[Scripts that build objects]
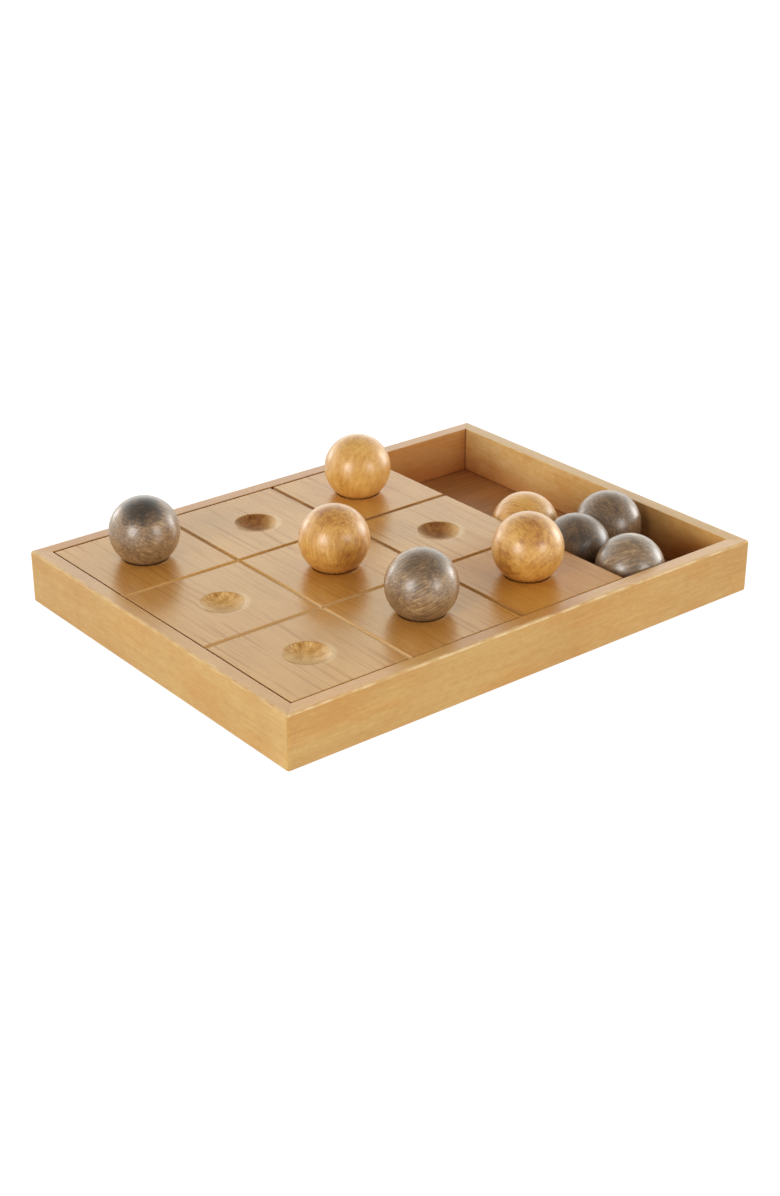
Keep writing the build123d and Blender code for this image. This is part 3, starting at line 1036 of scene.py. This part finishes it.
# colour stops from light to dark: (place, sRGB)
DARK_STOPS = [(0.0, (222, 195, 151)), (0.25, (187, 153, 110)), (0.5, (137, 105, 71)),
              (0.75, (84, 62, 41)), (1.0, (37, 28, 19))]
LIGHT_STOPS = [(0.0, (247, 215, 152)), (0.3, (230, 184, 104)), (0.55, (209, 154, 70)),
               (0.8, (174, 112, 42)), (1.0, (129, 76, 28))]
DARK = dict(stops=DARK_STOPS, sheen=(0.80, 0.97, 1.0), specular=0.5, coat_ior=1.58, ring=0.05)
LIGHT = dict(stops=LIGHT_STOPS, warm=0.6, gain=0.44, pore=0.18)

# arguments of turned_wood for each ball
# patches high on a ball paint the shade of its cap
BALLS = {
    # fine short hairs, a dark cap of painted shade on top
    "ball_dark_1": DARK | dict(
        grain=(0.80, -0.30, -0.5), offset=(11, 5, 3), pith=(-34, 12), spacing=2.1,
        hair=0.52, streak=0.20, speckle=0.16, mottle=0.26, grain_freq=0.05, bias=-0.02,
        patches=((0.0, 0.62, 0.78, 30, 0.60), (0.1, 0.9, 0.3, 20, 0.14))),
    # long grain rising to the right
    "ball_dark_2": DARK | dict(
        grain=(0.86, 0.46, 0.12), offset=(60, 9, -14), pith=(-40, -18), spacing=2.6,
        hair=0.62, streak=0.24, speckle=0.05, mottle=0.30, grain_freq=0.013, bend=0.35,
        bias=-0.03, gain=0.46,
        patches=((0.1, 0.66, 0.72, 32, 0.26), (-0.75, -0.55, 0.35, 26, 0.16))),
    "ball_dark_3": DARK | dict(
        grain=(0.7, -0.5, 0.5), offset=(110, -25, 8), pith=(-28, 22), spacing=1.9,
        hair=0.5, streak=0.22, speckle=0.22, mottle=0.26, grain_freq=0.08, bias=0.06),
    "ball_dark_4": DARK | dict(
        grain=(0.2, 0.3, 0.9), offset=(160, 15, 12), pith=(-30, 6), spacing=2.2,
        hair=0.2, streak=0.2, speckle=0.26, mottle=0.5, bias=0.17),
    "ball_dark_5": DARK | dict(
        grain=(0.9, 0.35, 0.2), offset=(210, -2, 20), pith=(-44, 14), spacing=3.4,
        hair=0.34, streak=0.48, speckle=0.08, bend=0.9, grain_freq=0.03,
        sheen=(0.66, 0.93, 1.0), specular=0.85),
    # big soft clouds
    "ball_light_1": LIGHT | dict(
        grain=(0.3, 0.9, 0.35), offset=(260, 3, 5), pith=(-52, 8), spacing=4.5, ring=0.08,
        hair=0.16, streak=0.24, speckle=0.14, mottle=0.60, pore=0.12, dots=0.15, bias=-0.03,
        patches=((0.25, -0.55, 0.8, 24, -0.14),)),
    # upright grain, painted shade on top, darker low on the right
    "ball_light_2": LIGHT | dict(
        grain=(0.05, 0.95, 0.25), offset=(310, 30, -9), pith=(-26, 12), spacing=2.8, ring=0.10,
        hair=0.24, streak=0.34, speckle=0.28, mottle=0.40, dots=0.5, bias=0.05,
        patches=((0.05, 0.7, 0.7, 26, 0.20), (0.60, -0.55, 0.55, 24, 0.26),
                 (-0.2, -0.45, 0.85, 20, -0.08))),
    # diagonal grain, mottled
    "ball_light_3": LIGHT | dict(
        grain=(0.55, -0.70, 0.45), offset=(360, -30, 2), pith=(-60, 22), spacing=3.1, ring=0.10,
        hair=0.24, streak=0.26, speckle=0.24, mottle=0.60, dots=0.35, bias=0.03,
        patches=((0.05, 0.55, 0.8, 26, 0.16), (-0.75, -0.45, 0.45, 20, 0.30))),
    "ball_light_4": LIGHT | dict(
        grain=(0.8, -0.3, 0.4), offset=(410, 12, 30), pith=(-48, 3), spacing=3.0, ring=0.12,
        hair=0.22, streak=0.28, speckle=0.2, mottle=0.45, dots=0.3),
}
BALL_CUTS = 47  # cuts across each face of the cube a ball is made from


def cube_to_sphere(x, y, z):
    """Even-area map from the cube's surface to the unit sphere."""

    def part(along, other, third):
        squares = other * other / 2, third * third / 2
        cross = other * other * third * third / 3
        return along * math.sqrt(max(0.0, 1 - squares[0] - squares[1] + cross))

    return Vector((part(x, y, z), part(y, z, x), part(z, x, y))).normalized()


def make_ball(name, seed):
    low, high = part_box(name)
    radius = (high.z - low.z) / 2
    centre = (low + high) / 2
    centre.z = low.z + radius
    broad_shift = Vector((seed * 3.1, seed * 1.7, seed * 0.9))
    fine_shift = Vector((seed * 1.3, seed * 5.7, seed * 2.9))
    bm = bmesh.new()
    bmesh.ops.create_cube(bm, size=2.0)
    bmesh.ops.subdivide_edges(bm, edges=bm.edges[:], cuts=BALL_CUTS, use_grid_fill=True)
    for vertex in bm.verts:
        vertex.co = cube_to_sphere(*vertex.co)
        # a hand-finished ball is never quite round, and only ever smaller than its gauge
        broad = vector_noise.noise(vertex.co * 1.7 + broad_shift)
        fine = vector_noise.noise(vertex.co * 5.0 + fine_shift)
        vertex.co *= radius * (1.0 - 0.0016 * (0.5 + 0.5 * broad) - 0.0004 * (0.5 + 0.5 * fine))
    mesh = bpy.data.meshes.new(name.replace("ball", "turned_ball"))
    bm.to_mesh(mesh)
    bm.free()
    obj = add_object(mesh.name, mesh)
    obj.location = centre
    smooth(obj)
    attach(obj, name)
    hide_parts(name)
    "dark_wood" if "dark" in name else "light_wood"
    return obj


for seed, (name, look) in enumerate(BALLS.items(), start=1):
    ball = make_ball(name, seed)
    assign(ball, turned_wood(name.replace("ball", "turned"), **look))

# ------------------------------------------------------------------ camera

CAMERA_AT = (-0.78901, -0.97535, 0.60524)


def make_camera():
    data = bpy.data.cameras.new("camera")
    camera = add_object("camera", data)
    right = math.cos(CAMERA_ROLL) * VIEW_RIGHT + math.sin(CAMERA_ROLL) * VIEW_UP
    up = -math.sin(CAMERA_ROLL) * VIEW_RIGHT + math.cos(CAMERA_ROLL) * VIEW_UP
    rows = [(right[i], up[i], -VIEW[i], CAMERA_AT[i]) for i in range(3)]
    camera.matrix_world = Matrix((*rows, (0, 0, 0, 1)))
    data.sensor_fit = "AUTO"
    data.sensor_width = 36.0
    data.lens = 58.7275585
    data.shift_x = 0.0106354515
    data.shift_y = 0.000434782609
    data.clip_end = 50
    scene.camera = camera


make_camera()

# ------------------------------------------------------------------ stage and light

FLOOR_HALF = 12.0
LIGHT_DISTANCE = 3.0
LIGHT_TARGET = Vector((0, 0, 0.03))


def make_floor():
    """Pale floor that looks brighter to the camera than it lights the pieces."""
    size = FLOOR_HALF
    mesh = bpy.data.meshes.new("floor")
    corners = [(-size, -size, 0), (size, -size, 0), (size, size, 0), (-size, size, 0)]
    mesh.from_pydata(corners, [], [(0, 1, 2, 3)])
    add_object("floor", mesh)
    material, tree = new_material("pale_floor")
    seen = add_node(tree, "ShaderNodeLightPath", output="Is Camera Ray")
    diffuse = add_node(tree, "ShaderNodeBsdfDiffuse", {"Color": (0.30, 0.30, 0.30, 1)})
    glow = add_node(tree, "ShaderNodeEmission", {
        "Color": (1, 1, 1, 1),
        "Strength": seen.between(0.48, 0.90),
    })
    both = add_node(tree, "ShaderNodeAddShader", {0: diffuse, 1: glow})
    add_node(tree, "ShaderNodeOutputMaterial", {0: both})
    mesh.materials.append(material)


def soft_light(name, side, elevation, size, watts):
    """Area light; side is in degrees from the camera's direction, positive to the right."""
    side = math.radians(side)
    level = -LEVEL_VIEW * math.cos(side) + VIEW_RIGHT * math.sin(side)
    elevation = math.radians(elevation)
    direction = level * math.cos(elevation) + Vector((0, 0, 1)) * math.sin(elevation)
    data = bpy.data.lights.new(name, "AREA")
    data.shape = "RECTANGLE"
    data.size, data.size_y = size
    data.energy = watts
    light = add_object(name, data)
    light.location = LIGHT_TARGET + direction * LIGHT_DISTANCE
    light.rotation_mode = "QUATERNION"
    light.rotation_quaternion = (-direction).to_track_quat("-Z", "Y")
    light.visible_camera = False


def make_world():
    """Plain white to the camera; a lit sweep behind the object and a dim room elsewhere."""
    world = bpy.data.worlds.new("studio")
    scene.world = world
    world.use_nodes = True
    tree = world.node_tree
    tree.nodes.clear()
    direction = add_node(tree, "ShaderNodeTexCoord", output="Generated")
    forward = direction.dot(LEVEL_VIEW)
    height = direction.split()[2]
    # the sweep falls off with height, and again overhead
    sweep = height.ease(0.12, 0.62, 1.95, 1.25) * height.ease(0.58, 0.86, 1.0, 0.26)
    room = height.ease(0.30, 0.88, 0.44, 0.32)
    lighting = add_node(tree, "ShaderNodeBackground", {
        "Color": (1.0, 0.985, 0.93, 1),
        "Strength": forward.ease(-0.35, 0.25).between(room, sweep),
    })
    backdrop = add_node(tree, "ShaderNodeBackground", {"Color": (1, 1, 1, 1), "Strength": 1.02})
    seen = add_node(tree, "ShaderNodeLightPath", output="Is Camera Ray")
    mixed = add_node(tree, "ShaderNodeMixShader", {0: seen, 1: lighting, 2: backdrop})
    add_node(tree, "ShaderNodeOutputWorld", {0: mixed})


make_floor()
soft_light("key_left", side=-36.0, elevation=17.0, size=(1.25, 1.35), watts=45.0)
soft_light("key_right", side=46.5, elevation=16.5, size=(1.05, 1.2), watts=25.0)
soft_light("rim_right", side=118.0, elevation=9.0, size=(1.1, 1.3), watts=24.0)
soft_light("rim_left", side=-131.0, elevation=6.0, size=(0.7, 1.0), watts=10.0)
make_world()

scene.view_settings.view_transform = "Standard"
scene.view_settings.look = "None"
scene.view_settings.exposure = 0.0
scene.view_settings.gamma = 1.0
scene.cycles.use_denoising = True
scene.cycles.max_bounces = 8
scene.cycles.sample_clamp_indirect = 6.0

---

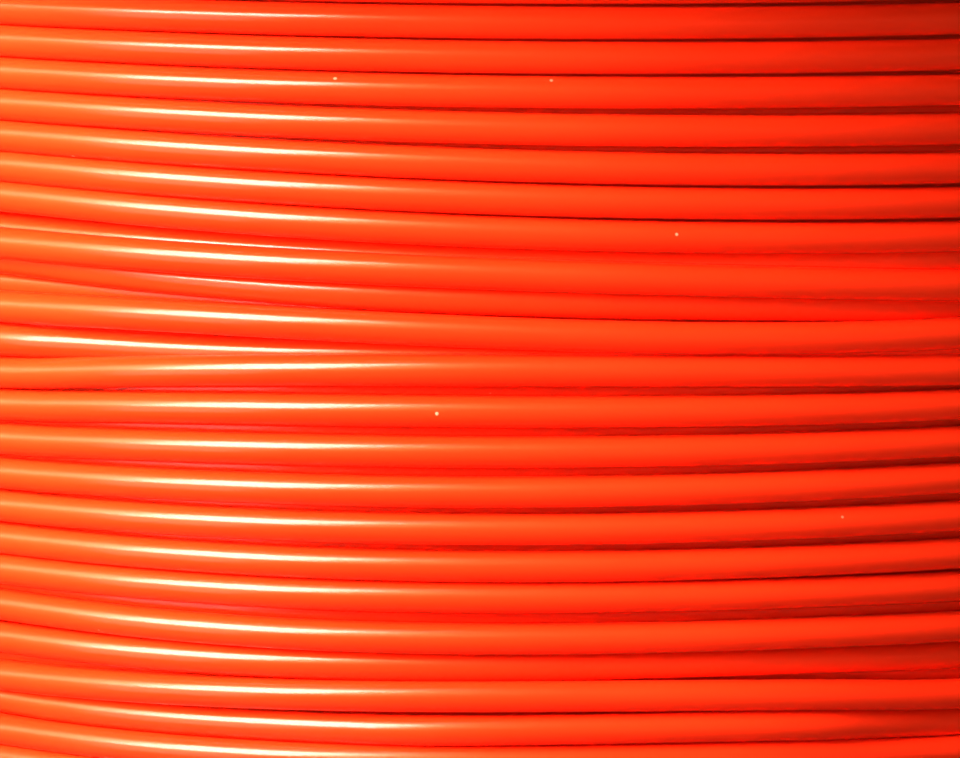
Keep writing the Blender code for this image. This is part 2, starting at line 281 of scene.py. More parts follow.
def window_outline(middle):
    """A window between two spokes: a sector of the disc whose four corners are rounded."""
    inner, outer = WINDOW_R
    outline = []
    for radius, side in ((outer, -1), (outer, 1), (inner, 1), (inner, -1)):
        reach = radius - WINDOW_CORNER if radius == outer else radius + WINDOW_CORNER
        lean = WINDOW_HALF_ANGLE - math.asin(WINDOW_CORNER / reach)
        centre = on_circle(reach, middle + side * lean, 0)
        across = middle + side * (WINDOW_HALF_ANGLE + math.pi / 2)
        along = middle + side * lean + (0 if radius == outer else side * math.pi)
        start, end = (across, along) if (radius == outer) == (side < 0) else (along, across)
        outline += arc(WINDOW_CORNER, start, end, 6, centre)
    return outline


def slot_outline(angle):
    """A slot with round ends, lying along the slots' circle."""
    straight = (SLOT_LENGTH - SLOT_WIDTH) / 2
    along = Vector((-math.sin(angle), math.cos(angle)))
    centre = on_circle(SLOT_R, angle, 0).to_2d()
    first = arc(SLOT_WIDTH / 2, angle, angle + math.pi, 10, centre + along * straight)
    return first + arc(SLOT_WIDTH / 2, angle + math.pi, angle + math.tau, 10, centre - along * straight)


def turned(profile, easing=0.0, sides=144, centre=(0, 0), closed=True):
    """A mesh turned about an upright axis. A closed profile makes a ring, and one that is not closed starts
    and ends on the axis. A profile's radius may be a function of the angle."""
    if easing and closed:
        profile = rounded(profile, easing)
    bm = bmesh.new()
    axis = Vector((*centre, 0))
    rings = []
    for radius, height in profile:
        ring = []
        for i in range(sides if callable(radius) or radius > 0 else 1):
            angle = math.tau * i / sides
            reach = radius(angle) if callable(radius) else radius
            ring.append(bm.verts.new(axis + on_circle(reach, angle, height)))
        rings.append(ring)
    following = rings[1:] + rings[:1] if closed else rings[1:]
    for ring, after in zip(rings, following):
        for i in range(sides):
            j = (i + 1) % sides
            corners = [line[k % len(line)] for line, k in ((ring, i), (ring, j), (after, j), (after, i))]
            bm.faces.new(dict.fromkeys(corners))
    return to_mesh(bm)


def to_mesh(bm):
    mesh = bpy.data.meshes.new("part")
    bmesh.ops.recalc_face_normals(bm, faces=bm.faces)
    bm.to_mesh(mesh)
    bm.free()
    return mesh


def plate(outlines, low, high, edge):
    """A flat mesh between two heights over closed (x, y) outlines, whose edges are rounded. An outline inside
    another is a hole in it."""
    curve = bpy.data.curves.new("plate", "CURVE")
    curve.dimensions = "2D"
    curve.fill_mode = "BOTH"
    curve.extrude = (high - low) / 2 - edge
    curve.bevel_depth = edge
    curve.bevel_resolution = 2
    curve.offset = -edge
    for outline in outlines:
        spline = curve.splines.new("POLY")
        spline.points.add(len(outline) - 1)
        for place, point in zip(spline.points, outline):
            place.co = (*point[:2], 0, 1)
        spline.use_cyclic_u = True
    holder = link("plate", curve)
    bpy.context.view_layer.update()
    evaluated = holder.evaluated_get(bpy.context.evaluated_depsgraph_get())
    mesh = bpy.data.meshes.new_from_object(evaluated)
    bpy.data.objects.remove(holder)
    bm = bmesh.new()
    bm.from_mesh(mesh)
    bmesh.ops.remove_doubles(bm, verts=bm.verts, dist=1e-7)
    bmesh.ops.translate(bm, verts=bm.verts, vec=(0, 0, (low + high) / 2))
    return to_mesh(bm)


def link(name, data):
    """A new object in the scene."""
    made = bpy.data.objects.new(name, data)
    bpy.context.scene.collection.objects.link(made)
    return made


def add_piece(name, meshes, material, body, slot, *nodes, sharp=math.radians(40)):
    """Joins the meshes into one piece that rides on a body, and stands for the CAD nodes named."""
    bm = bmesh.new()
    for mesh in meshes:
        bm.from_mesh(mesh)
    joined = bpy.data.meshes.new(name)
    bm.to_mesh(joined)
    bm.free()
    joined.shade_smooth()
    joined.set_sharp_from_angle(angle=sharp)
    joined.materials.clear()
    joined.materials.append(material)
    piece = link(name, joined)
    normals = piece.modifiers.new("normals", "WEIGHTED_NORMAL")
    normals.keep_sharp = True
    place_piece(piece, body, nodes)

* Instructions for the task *
Reproduce the lines exactly, from the line that contains "Keep writing the build123d" through the line that contains "LIGHT = dict(stops=LIGHT_STOPS, warm=0.6, gain=0.44, pore=0.18)", and nothing more.

* Solution to the exercise *
Keep writing the build123d and Blender code for this image. This is part 3, starting at line 1036 of scene.py. This part finishes it.
# colour stops from light to dark: (place, sRGB)
DARK_STOPS = [(0.0, (222, 195, 151)), (0.25, (187, 153, 110)), (0.5, (137, 105, 71)),
              (0.75, (84, 62, 41)), (1.0, (37, 28, 19))]
LIGHT_STOPS = [(0.0, (247, 215, 152)), (0.3, (230, 184, 104)), (0.55, (209, 154, 70)),
               (0.8, (174, 112, 42)), (1.0, (129, 76, 28))]
DARK = dict(stops=DARK_STOPS, sheen=(0.80, 0.97, 1.0), specular=0.5, coat_ior=1.58, ring=0.05)
LIGHT = dict(stops=LIGHT_STOPS, warm=0.6, gain=0.44, pore=0.18)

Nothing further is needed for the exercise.